Mais revenons à l’affaire. Vincenzo Vecchi a dû se soustraire à la justice italienne qui l’avait condamné en réactivant une loi adoptée sous Mussolini et qui visait à réprimer très sévèrement toute manifestation. La singularité de cette loi de 1930, c’est qu’elle n’exige pas de preuves à proprement parler, elle institue le délit de « participation morale ». Il n’est ainsi pas besoin de démontrer une participation active aux dévastations constatées, la seule présence de l’intéressé suffit à l’incriminer. Le procureur ne s’interroge pas une minute sur le fait qu’un homme puisse être condamné pour des actions qu’il n’a pas directement commises. Tout ce que le procureur retient, c’est que Vincenzo Vecchi a été condamné, et que l’on ne peut se soustraire à une peine, quelle qu’elle soit. Peu importe Mussolini, peu importe le manque de preuves, M. Vecchi doit être livré à l’Italie.

La différence entre M. Vecchi et le procureur qui se pourvoit en cassation, c’est que le procureur a tout son temps. On le sait bien, à force de jouer sur les voies de recours, le procureur peut espérer la décision qu’il souhaite. M. Vecchi pourrait bien obtenir raison trois fois, quatre fois même, le procureur peut inlassablement continuer.

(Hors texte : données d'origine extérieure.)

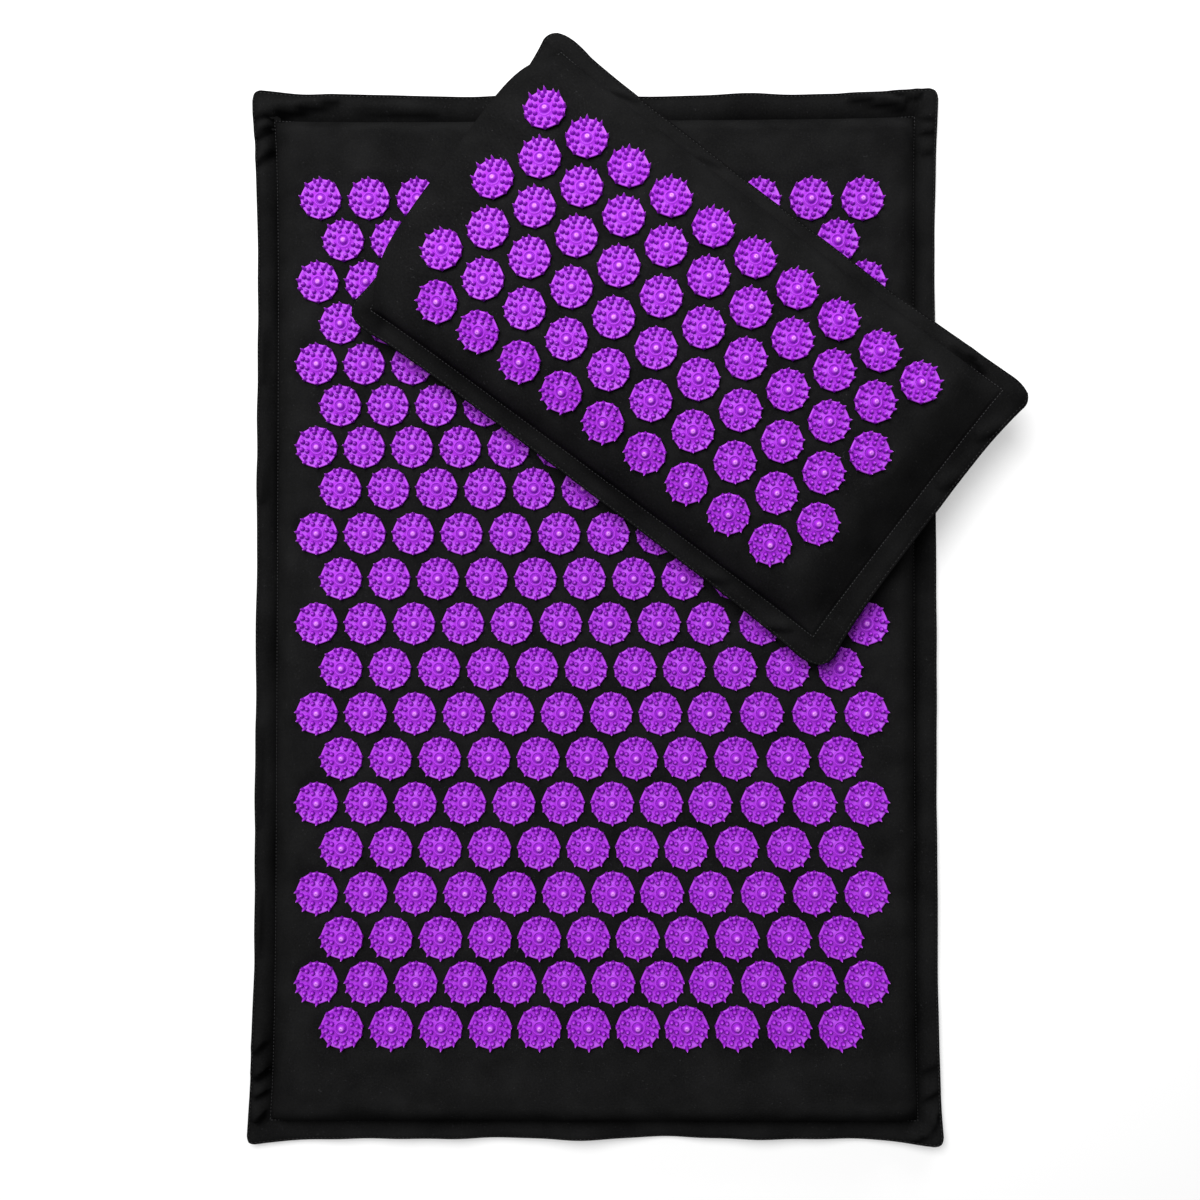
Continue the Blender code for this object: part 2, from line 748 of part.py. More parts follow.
# A closed zip in its own frame: X along the teeth, the slider at its +X end, zero at the cover's face
def build_zip(prefix, length, parent, location):
    frame = new_empty(prefix + "_zip_frame", parent, location)
    half = length / 2
    for side, label in ((1.0, "upper"), (-1.0, "lower")):
        inner = teeth_outer + gap
        edges = sorted((side * inner, side * (inner + tape_width)))
        name = f"{prefix}_zip_tape_{label}"
        block(name, (-half - tape_end, edges[0], tape_low), (half + tape_end, edges[1], tape_high),
              black_tape(name), frame)
        edges = sorted((side * gap / 2, side * teeth_outer))
        name = f"{prefix}_zip_teeth_{label}"
        block(name, (-half, edges[0], teeth_low), (half, edges[1], tape_high), black_tape(name), frame)
    for side, label in ((1.0, "top"), (-1.0, "bottom")):
        ends = sorted((side * (half + gap), side * (half + gap + stop_length)))
        name = f"{prefix}_zip_{label}_stop"
        block(name, (ends[0], -teeth_outer, teeth_low), (ends[1], teeth_outer, tape_high),
              dark_metal(name), frame)
    rest_x = half - slider_length / 2
    build_slider(prefix, frame, (rest_x, 0.0, 0.0))
    build_pull(prefix, frame, (rest_x + pull_axis_x, 0.0, pull_middle))


clear_scene()
parts = new_collection("acupressure_mat")
cutters = new_collection("acupressure_mat_cutters")
mat_frame = new_empty("mat_frame")
pillow_frame = new_empty("pillow_frame", None, (pillow_x, pillow_y, pillow_floor), pillow_turn)
rosette = disc_template()

build_mat_cover(mat_frame)
build_mat_core(mat_frame)
build_mat_rows(rosette, mat_frame)
build_zip("mat", mat_zip_length, mat_frame, (0.0, mat_zip_y, 0.0))

build_pillow_cover(pillow_frame)
build_pillow_core(pillow_frame)
build_pillow_rows(rosette, pillow_frame)
build_zip("pillow", pillow_zip_length, pillow_frame, (0.0, pillow_zip_y, 0.0))

bpy.data.meshes.remove(rosette)
bpy.context.view_layer.update()

print("mat", round(2 * mat_half_x, 4), round(2 * mat_half_y, 4), "padded top", round(mat_top, 4))
print("pillow", round(2 * pillow_half_x, 4), round(2 * pillow_half_y, 4), "floor", round(pillow_floor, 4))
for item in parts.objects:
    if item.name.endswith(("_slider", "_pull_tab")):
        print(item.name, [round(value, 5) for value in item.matrix_world.translation])
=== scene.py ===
import json
import math

import bmesh
import bpy
import numpy as np
from mathutils import Matrix, Vector

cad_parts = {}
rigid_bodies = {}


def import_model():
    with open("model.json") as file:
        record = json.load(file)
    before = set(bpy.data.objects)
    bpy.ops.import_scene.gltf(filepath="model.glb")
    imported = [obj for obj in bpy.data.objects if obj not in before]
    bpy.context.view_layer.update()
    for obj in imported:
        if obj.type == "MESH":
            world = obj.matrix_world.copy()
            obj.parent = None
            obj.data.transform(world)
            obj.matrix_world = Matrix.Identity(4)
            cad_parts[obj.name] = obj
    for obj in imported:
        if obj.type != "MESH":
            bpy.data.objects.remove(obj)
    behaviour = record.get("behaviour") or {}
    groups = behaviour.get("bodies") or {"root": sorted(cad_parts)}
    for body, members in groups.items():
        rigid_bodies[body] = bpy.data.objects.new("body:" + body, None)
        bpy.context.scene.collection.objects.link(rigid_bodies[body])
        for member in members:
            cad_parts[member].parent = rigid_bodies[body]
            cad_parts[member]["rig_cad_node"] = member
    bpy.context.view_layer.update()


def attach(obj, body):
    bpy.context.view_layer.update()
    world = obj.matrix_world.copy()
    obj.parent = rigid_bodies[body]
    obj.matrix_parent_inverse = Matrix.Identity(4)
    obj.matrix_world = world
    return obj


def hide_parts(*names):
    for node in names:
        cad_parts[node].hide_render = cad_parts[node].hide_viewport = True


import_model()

gap = 0.0003  # air between two pieces
fabric = 0.0008  # cloth of the solids


# Small helpers on arrays
def smoothStep(share):
    share = np.clip(share, 0.0, 1.0)
    return share * share * (3.0 - 2.0 * share)


def rollRise(distance, width):  # a quarter round, from 0 at the start to 1 at the width
    share = np.clip(distance / width, 0.0, 1.0)
    return np.sqrt(1.0 - (1.0 - share) ** 2)


def bell(distance, width):
    return np.exp(-(distance / width) ** 2)


def waveNoise(x, y, seed, size):  # a smooth random field, about -1 to 1
    rng = np.random.default_rng(seed)
    total = np.zeros_like(x, dtype=float)
    draws = rng.uniform(0, math.pi, 7), rng.uniform(0, 6.28, 7), rng.uniform(0.7, 1.6, 7)
    for turn, phase, stretch in zip(*draws):
        along = x * math.cos(turn) + y * math.sin(turn)
        total += np.sin(along * stretch * 6.28 / size + phase)
    return total / 3.5


# Nodes of materials and of geometry
class Wire:  # one output socket, with arithmetic on it
    def __init__(self, nodes, socket):
        self.nodes, self.socket = nodes, socket

    def other(self, name):
        return Wire(self.nodes, self.socket.node.outputs[name])

    def maths(self, operation, *values, clamp=False):
        settings = {"operation": operation, "use_clamp": clamp}
        return self.nodes.add("ShaderNodeMath", settings, dict(enumerate(values)))

    def __add__(self, other):
        return self.maths("ADD", self, other)

    def __sub__(self, other):
        return self.maths("SUBTRACT", self, other)

    def __rsub__(self, other):
        return self.maths("SUBTRACT", other, self)

    def __mul__(self, other):
        return self.maths("MULTIPLY", self, other)

    __radd__, __rmul__ = __add__, __mul__

    def ramp(self, low, high):  # 0 below low, 1 above high
        return self.maths("MULTIPLY", self - low, 1.0 / (high - low), clamp=True)

    def sine(self):
        return self.maths("SINE", self)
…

Il n’éprouve pas de fatigue, lui, pas d’inquiétude, pas de crainte. Il n’a pas à dépenser d’argent pour se défendre, il n’a pas à s’occuper de la paperasse, on le fait pour lui. L’affaire peut durer. Il peut jouer sa chance deux fois, trois fois, il finira bien par gagner. Il y a là un détournement de la procédure, un usage autoritaire, mécanique, qui a de quoi troubler. On trouve dans cet automatisme du parquet, dans cette culture de la répression, une trace évidente de l’origine inquisitoriale de la fonction, cela devrait nous inspirer quelque méfiance.

Il y a dans cet acharnement à la sanction une sorte de radicalité propre aux fonctions répressives. On a beau se croire républicain, on préfère voir appliquer une décision de justice, serait-elle motivée par une loi fasciste, plutôt que de devoir laisser libre un condamné. On se place résolument du côté de l’autorité, plutôt que de l’innocence. Peu importe au ministère public, les nombreuses tribunes publiées pour alerter sur l’incrimination qui concerne M. Vecchi, cette loi de 1930, une date dont personne ne peut ignorer qu’alors, en Italie, c’est Mussolini qui est au pouvoir. Peu importe les tribunes où le comité de soutien rappelle que durant les événements de Gênes, la police, de l’aveu même de son propre chef, a commis des actes de torture, peu importe que ces actes n’aient en dernière instance pas été punis, peu importe que cette histoire remonte à vingt ans, peu importe si c’est durant la présidence de Berlusconi que l’incrimination fasciste a été réactivée spécialement pour les manifestants de Gênes, peu importe qu’il y ait eu un manifestant de tué, peu importe ce que l’on écrit, les recherches que l’on fait, les mobilisations nombreuses, les tribunes signées, peu importe la vérité ; le ministère public, dans un esprit de corps, a décidé que les condamnés devaient être systématiquement livrés aux justices étrangères qui les réclament, point barre.

C’est comme si le procureur n’était pas concerné par tout ça, et qu’il ne pouvait exister, à ses yeux, de condamnés innocents. Nous espérons pour Vincenzo Vecchi, et pour la justice française, que la cour de cassation, comme les deux cours d’appel qui l’ont précédée, saura arracher Vincenzo Vecchi à l’arbitraire.